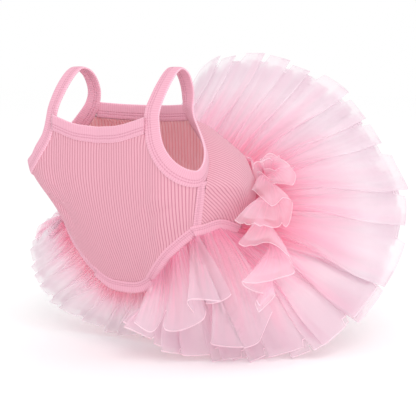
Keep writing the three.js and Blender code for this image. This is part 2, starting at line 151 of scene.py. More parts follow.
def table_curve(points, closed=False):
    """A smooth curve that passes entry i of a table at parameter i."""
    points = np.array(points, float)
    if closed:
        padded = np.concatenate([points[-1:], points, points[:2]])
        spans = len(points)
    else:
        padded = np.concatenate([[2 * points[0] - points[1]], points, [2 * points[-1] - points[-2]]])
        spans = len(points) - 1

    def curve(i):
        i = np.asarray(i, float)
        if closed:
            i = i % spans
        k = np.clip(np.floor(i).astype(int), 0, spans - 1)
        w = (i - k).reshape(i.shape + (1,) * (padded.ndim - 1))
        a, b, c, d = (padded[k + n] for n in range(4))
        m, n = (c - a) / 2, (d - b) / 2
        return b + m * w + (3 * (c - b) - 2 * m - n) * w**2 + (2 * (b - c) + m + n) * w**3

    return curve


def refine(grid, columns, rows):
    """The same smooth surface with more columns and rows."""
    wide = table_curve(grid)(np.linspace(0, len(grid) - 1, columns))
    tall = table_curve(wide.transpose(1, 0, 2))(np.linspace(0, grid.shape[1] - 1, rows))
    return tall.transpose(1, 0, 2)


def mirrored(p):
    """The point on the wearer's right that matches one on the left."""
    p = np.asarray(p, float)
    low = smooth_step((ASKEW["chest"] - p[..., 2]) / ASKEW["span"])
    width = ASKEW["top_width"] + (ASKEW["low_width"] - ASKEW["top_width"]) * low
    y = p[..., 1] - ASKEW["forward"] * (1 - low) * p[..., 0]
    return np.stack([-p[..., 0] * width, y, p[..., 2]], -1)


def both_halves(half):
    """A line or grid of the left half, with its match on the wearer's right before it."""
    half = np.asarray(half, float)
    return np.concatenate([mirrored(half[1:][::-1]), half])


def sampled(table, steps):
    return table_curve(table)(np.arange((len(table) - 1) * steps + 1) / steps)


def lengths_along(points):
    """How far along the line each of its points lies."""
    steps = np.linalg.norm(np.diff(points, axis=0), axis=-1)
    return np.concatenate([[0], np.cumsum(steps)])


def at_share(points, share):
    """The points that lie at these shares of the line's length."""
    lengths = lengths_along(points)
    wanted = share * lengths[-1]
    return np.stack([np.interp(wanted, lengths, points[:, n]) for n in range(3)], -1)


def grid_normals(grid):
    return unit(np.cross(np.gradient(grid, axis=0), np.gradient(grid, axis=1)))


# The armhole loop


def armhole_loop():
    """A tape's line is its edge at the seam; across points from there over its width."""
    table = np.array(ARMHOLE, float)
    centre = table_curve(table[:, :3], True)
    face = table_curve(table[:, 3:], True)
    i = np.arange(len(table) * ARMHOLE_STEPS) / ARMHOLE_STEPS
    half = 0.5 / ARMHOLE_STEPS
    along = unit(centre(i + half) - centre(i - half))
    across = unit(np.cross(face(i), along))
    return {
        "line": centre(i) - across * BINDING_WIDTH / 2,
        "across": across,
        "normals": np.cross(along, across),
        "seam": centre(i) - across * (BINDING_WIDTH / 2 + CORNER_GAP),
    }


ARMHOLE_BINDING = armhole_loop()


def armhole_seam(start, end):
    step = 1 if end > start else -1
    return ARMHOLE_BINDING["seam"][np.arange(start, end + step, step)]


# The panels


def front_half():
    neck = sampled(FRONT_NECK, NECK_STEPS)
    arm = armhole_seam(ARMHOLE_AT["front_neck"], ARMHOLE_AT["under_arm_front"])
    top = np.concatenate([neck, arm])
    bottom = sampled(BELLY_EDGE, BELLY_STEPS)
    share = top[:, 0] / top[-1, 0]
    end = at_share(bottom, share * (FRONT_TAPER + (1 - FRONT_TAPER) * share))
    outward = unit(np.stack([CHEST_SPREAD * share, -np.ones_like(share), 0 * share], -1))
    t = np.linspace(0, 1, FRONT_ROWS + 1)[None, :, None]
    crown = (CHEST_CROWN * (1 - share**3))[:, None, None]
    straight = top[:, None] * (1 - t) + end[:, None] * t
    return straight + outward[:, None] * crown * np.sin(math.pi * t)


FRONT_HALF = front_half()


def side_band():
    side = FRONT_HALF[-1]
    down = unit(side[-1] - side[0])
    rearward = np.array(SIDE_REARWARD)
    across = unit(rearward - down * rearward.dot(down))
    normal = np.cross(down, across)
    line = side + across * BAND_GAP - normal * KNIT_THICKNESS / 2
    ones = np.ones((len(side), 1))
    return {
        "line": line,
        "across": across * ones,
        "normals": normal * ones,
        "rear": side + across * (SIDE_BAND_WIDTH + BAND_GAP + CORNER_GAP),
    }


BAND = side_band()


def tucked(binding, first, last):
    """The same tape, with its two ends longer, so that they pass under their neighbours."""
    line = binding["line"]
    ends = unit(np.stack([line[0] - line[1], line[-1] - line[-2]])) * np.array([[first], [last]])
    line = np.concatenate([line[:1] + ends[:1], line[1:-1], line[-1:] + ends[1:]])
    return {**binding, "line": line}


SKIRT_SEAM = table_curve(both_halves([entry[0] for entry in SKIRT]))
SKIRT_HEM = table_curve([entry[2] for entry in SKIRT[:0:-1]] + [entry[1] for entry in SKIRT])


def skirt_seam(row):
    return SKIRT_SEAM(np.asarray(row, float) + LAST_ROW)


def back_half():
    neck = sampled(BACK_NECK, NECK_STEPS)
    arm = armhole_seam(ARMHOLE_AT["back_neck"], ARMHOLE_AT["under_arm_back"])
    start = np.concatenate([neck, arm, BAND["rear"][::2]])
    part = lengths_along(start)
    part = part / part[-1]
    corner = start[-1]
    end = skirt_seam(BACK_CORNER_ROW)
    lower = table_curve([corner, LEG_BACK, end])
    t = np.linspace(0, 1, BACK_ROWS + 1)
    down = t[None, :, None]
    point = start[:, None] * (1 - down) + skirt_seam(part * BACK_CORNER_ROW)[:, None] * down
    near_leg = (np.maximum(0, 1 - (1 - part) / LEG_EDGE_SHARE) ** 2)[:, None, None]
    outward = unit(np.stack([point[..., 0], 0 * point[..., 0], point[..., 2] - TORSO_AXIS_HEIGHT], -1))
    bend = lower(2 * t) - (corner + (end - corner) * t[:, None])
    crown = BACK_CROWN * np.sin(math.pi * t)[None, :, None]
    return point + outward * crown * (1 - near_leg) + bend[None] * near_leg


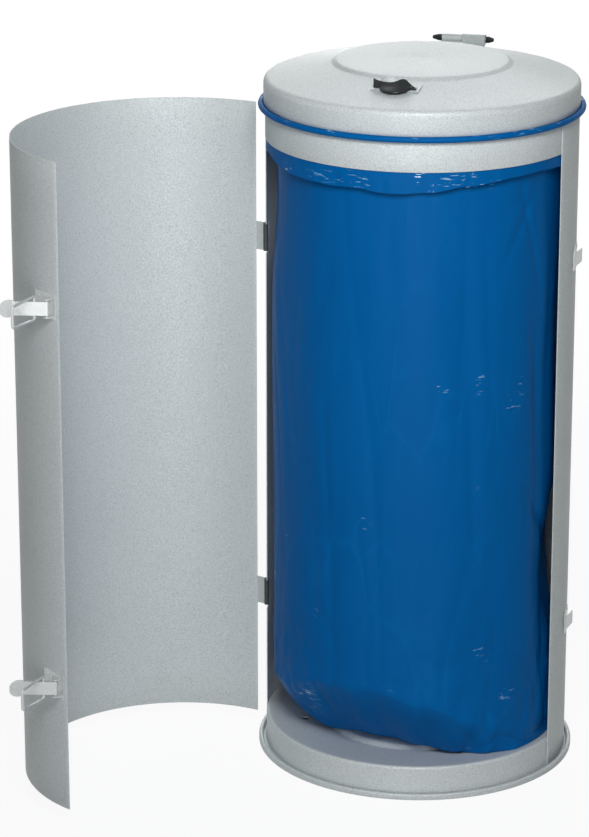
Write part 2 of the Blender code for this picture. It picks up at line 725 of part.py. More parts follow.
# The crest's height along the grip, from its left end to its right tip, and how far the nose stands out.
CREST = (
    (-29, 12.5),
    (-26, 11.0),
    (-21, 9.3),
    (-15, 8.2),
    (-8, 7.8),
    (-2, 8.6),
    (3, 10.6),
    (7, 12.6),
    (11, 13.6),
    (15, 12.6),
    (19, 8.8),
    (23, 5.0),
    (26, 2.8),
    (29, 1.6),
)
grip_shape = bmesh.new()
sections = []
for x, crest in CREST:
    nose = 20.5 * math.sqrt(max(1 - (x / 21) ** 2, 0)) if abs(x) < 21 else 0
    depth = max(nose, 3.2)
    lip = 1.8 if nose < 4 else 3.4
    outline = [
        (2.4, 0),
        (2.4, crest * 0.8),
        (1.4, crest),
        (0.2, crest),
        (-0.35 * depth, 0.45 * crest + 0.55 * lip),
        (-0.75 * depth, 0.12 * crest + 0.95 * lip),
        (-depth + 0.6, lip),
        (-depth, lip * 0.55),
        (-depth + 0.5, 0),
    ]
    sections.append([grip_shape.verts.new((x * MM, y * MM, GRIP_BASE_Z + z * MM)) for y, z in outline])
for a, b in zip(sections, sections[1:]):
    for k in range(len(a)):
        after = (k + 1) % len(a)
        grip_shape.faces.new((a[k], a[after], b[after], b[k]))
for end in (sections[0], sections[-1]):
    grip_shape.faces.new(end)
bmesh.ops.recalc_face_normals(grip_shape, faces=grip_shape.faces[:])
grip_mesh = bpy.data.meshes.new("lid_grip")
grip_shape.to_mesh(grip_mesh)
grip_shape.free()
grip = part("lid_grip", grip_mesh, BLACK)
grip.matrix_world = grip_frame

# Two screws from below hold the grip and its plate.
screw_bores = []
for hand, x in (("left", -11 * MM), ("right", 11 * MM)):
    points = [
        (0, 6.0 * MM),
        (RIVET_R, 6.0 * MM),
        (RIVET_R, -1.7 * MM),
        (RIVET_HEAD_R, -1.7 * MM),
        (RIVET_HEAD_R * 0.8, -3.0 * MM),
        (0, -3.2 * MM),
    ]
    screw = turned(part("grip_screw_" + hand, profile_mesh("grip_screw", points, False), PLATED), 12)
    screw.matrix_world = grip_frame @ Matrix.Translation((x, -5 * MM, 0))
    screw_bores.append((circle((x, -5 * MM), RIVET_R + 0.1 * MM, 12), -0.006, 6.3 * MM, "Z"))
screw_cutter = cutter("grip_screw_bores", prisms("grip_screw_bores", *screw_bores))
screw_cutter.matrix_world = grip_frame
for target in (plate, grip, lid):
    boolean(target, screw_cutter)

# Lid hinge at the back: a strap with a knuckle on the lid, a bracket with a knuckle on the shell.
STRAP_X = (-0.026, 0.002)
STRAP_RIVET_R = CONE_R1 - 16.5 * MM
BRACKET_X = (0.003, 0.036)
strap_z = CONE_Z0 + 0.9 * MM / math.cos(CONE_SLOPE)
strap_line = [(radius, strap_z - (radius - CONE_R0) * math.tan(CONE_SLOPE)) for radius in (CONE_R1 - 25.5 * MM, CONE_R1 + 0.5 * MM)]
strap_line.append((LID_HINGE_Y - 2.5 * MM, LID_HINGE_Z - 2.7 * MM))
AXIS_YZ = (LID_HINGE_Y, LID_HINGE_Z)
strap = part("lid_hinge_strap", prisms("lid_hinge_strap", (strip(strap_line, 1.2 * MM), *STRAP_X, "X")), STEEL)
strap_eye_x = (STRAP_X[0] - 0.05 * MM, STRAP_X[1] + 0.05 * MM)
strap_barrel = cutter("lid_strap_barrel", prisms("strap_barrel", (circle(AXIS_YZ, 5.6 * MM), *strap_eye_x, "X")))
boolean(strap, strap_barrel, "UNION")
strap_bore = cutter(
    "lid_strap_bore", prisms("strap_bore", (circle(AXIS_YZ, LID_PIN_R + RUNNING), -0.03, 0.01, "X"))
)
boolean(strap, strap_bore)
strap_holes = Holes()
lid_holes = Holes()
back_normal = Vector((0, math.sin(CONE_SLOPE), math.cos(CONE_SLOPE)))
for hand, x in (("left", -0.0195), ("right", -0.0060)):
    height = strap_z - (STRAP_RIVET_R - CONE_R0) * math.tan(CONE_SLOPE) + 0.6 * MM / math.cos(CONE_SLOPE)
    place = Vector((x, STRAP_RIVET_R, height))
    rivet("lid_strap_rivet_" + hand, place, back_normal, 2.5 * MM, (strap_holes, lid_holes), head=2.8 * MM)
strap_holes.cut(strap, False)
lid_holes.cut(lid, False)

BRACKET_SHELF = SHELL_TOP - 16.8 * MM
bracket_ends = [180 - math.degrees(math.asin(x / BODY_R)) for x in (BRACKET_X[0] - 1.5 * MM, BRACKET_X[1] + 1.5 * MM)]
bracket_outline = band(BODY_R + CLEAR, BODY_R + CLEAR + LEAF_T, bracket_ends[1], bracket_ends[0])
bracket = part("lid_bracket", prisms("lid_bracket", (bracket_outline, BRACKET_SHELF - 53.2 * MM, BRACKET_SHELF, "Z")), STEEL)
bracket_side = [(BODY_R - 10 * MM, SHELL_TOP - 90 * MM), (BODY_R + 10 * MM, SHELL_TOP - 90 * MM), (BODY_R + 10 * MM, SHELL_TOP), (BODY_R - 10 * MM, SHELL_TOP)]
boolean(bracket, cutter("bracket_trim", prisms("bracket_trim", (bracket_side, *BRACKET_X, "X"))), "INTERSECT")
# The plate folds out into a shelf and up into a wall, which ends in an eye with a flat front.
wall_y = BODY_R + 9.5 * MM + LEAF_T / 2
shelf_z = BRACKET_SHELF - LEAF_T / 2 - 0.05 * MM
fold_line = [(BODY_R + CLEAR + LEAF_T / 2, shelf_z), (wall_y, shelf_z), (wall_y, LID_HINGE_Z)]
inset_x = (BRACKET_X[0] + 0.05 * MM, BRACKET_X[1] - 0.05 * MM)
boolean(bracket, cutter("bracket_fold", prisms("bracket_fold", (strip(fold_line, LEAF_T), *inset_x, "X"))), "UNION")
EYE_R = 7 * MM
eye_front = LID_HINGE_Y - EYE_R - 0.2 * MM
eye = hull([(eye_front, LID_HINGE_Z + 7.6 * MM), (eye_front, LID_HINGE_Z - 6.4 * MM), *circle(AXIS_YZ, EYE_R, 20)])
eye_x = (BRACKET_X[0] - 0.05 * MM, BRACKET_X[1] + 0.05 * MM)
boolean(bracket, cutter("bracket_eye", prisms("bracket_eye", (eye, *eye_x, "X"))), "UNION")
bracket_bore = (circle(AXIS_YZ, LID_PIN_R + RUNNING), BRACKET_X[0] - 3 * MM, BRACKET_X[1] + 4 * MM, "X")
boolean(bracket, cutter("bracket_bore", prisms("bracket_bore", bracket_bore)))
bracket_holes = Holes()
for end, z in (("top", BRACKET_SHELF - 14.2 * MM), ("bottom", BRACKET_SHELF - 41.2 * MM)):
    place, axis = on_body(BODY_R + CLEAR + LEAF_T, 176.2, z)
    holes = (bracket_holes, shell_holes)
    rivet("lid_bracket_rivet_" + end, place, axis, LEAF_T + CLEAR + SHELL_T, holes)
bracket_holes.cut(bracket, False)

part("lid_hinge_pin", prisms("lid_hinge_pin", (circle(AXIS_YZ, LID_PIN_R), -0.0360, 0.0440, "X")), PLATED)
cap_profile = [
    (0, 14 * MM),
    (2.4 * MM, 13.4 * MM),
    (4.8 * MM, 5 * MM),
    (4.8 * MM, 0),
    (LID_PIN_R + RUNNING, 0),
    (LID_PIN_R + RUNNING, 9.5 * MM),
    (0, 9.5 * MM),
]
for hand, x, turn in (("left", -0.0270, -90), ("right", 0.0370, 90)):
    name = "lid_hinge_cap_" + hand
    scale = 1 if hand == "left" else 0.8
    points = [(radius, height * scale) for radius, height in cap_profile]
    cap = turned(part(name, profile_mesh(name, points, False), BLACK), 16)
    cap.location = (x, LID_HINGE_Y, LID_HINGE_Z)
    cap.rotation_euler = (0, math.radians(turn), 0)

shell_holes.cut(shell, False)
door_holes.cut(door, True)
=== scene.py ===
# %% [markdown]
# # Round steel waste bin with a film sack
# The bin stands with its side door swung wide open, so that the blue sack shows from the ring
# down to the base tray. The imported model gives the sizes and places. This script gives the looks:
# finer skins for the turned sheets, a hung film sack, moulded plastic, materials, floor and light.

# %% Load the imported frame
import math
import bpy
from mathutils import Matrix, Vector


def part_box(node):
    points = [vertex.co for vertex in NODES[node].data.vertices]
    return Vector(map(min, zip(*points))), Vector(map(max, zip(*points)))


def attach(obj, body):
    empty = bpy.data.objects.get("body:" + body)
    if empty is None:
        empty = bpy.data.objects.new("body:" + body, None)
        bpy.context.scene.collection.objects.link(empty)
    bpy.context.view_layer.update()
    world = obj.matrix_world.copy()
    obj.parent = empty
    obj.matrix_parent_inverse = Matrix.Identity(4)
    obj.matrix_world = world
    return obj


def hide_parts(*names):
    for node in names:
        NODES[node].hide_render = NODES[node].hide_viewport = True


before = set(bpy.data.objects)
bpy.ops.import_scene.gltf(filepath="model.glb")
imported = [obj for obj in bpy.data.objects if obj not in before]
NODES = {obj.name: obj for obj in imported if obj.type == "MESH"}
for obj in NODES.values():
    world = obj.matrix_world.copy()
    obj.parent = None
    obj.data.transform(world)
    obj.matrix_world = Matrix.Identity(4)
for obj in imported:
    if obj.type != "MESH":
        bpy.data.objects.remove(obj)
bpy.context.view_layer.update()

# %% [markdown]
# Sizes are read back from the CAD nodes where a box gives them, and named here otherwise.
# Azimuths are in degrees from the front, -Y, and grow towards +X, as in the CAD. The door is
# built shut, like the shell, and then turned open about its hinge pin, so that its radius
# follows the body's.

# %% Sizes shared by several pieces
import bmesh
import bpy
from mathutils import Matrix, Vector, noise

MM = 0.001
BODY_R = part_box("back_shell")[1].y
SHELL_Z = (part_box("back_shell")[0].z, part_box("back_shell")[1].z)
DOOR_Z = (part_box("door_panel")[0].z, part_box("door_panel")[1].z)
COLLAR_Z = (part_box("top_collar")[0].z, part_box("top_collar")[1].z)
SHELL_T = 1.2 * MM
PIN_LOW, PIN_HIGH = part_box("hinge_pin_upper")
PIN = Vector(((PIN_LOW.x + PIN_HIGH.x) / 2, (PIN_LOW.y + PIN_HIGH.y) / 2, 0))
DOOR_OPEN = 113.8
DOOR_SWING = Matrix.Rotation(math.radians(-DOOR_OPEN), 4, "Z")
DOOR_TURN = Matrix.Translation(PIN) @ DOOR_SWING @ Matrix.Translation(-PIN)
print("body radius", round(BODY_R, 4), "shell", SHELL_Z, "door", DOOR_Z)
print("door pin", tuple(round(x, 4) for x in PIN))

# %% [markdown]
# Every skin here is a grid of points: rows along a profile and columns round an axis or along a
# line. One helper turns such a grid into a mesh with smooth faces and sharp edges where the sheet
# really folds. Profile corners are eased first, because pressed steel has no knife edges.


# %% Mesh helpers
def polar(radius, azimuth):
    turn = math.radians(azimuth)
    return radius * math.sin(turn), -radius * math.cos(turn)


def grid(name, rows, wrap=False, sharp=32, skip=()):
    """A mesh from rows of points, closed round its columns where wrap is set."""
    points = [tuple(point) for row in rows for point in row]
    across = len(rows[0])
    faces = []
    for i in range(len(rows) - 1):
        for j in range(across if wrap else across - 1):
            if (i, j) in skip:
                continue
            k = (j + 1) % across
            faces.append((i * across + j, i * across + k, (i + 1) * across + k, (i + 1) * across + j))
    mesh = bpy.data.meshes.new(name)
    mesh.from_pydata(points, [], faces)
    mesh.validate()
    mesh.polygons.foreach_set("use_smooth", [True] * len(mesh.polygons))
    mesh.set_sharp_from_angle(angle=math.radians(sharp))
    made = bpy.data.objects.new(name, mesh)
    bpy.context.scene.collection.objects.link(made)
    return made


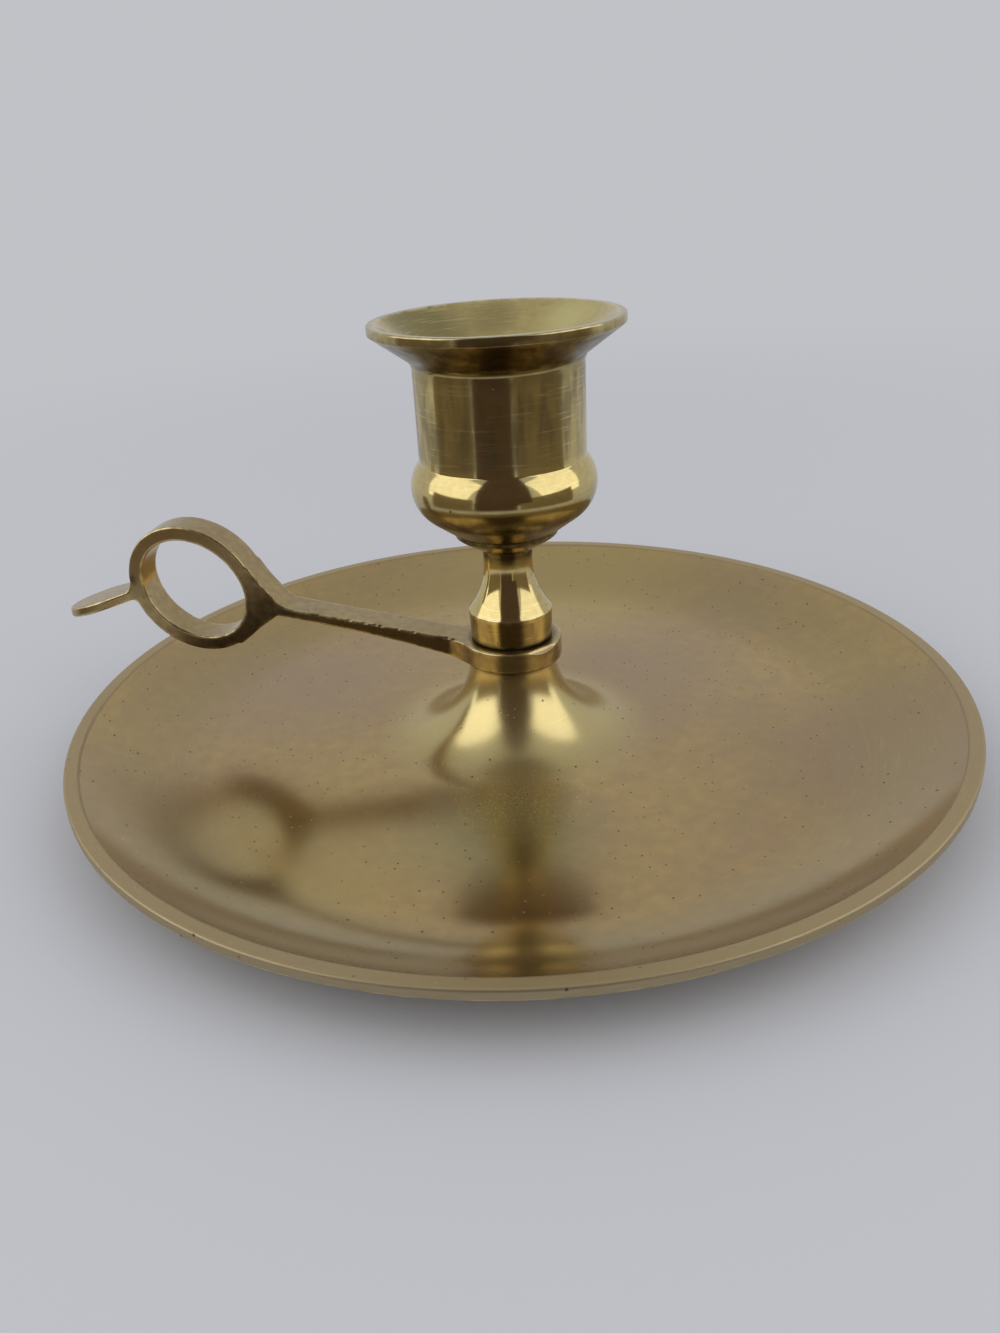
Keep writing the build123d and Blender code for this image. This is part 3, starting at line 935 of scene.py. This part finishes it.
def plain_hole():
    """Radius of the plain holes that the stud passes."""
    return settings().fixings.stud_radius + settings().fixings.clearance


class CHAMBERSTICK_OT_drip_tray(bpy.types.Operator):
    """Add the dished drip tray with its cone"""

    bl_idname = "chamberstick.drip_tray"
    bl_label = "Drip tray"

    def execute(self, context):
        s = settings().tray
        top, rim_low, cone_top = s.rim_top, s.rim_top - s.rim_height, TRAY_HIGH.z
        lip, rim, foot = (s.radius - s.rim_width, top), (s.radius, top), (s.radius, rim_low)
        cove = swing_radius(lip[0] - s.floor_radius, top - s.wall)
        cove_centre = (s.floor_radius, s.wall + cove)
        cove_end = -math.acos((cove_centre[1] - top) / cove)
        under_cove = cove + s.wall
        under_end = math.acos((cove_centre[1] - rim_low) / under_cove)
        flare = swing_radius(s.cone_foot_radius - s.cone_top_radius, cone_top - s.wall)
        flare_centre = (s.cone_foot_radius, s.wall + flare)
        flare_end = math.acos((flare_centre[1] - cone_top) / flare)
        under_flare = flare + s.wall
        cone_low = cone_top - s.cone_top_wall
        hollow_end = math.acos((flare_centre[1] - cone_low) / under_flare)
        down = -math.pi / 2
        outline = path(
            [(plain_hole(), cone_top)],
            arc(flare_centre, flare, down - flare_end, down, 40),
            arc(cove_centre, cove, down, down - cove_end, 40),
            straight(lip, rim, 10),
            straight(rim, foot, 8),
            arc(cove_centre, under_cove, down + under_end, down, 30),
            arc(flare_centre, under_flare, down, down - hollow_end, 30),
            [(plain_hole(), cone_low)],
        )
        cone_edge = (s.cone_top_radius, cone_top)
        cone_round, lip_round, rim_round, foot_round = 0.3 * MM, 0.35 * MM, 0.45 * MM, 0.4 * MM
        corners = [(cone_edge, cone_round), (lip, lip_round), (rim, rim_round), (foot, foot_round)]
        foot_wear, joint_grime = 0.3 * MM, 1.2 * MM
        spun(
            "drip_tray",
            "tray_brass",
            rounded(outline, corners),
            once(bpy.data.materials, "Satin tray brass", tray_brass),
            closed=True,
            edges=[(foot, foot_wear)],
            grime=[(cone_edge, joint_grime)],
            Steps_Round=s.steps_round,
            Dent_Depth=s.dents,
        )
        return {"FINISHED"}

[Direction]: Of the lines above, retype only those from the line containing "for hand, x, turn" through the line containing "zip(*points))), Vector(map(max, zip(*points)))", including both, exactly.

[Correct answer]:
for hand, x, turn in (("left", -0.0270, -90), ("right", 0.0370, 90)):
    name = "lid_hinge_cap_" + hand
    scale = 1 if hand == "left" else 0.8
    points = [(radius, height * scale) for radius, height in cap_profile]
    cap = turned(part(name, profile_mesh(name, points, False), BLACK), 16)
    cap.location = (x, LID_HINGE_Y, LID_HINGE_Z)
    cap.rotation_euler = (0, math.radians(turn), 0)

shell_holes.cut(shell, False)
door_holes.cut(door, True)
=== scene.py ===
# %% [markdown]
# # Round steel waste bin with a film sack
# The bin stands with its side door swung wide open, so that the blue sack shows from the ring
# down to the base tray. The imported model gives the sizes and places. This script gives the looks:
# finer skins for the turned sheets, a hung film sack, moulded plastic, materials, floor and light.

# %% Load the imported frame
import math
import bpy
from mathutils import Matrix, Vector


def part_box(node):
    points = [vertex.co for vertex in NODES[node].data.vertices]
    return Vector(map(min, zip(*points))), Vector(map(max, zip(*points)))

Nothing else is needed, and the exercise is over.